Il modello Eni vede il gas come protagonista assoluto in una fase di transizione destinata a prolungarsi non poco. La domanda globale è infatti destinata ad aumentare fortemente nel prossimo ventennio, il che deve essere affrontato con estremo pragmatismo: il trade-off tra ambiente e povertà non consente alternative alla scelta di un modello di transizione che funga da compromesso accettabile, sostenibile e applicabile. Di qui la scelta, supportata dai dati e argomentata da strategie di lungo corso:
Il gas rappresenta il miglior partner possibile per le rinnovabili nella transizione verso un futuro di energia sostenibile: dal punto di vista ambientale, le centrali elettriche alimentate a gas sono più efficienti e producono circa la metà delle emissioni di CO2 delle centrali a carbone; in termini di costi, il gas è una risorsa altamente competitiva, oltre che affidabile e sicura ed è quindi la migliore fonte energetica in grado di alimentare il sistema elettrico con significativa flessibilità.

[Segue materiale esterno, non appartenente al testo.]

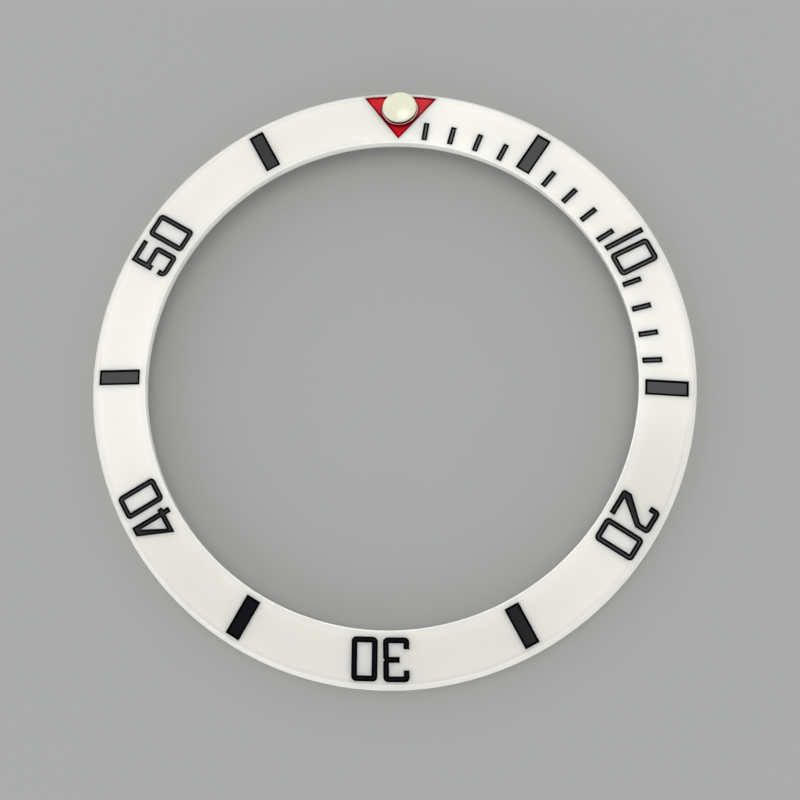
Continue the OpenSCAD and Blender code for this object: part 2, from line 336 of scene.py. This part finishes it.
def filling(ring, marks, loops, width):
    """A mark's filling: a profile of (inset, depth) carried round its outlines, with a level floor inside.

    The profile goes up the pocket's wall to the lip and down a smooth slope to the floor. Its depth at the
    share t of the slope is lip + (floor - lip) * t * t * (3 - 2 t). A point's height is the face's height at
    its distance from the axis, less its depth.
    """
    t = np.linspace(0, 1, SLOPE_STEPS + 1)
    slope = marks.lip_drop + (marks.floor_drop - marks.lip_drop) * t * t * (3 - 2 * t)
    insets = np.concatenate([[SEAM], SEAM + width * t, [SEAM * 2 + width]])
    depths = np.concatenate([[marks.pocket_depth - SEAM], slope, [marks.floor_drop]])
    down = np.concatenate([[0], t, [1]])
    rows, next_of = carried(loops, insets)
    count = len(next_of)
    top, top_faces = filled(rows[-1], next_of, FLOOR_PITCH)
    base, base_faces = filled(rows[0], next_of, BASE_PITCH)
    # The points inside the floor and inside the base follow the points of the rows
    top_more, base_more = len(top) - count, len(base) - count
    flat = np.concatenate([rows.reshape(-1, 2), top[count:], base[count:]])
    depth = np.concatenate([np.repeat(depths, count), np.full(top_more, depths[-1]),
                            np.full(base_more, depths[0])])
    band = np.concatenate([np.repeat(down, count), np.ones(top_more), np.zeros(base_more)])
    height = face_height(ring, np.hypot(flat[:, 0], flat[:, 1])) - depth
    row, row_points = np.arange(count), len(rows) * count
    top_ids = np.concatenate([row_points - count + row, row_points + np.arange(top_more)])
    base_ids = np.concatenate([row, row_points + top_more + np.arange(base_more)])
    faces = quads(len(rows), next_of) + top_ids[top_faces].tolist() + base_ids[base_faces][:, ::-1].tolist()
    return np.column_stack([flat, height]), faces, band


def at_minute(points, minute):
    """The points turned clockwise, as seen from above, from the zero mark to their minute."""
    turn = -2 * math.pi * minute / PARTS_OF_TURN
    cos, sin = math.cos(turn), math.sin(turn)
    x, y = points[:, 0].copy(), points[:, 1].copy()
    return np.column_stack([x * cos - y * sin, x * sin + y * cos, points[:, 2]])


def revolved(profile, parts=ROUND_PARTS):
    """A closed form turned about the z axis: profile rows (radius, height) run from axis to axis.

    The point at angle a is (radius * cos a, radius * sin a, height). The two rows on the axis become single
    points that close the form.
    """
    turn = np.linspace(0, 2 * np.pi, parts, endpoint=False)
    rows = profile[1:-1]
    grid = np.stack([rows[:, :1] * np.cos(turn), rows[:, :1] * np.sin(turn),
                     np.repeat(rows[:, 1:], parts, axis=1)], axis=2).reshape(-1, 3)
    here = np.arange(parts)
    ahead = np.roll(here, -1)
    first, last = len(grid), len(grid) + 1
    end = (len(rows) - 1) * parts
    start_fan = np.column_stack([np.full(parts, first), ahead, here])
    end_fan = np.column_stack([np.full(parts, last), end + here, end + ahead])
    points = np.concatenate([grid, [[0, 0, profile[0, 1]], [0, 0, profile[-1, 1]]]])
    return points, quads(len(rows), ahead) + start_fan.tolist() + end_fan.tolist()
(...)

Il gas è anche largamente disponibile e facilmente accessibile. Oggi il 58% del portafoglio Eni è rappresentato da progetti legati al gas.
Le fonti rinnovabili sono al centro di questo modello poiché rappresentano il punto di approdo dell’intero percorso. Se oggi non rappresentano ancora una alternativa sufficiente e completa, la loro alternanza al gas può invece rappresentare il mix ottimale per consentire il perseguimento degli obiettivi preposti. Tanto in Italia quanto in Pakistan, così in Egitto come in Algeria, Eni ha già avviato progetti da centinaia di MWp di produzione, tagliando 0,3 Mton di CO2 all’anno per il prossimo ventennio. Il gas per ridurre l’attuale “carbon footprint” ed abilitare una efficace fase di transizione, le rinnovabili per pensare fin da ora al lungo periodo ed all’annullamento delle emissioni: un mix ponderato, che eviti ogni strappo e che consenta di sposare tanto l’aumento della domanda di energia (evitando che si sposti sul carbone minando gli obiettivi di Parigi), quanto la volontà di arrivare ad un minor quantitativo di emissioni.
“Long term”, vera sostenibilità
Quando analizzata in un’ottica di lungo periodo, la parola “sostenibilità” assume un valore più completo, a tutto tondo. Dietro al concetto si cela infatti il dogma della durata, il che impone un equilibrio massimo tra tutte le componenti più significative. La sostenibilità economica non può prescindere da quella ambientale, così come da quella sociale. Ogni aspetto deve pertanto essere analizzato e affrontato con progetti mirati e una visione olistica di quello che è un lavoro che per definizione vuole durare. Pensare al lungo periodo significa proiettare sull’oggi le responsabilità derivanti dagli obiettivi di domani.
Pensare al lungo periodo significa anzitutto definire una identità aziendale, raccontando quest’ultima attraverso piani progettuali. Il “fare” che definisce il “voler essere”, quindi, all’interno di un quadro globale in profonda mutazione nel quale occorre intraprendere scelte immediate pensando all’impatto che avranno tra molto, molto, tempo.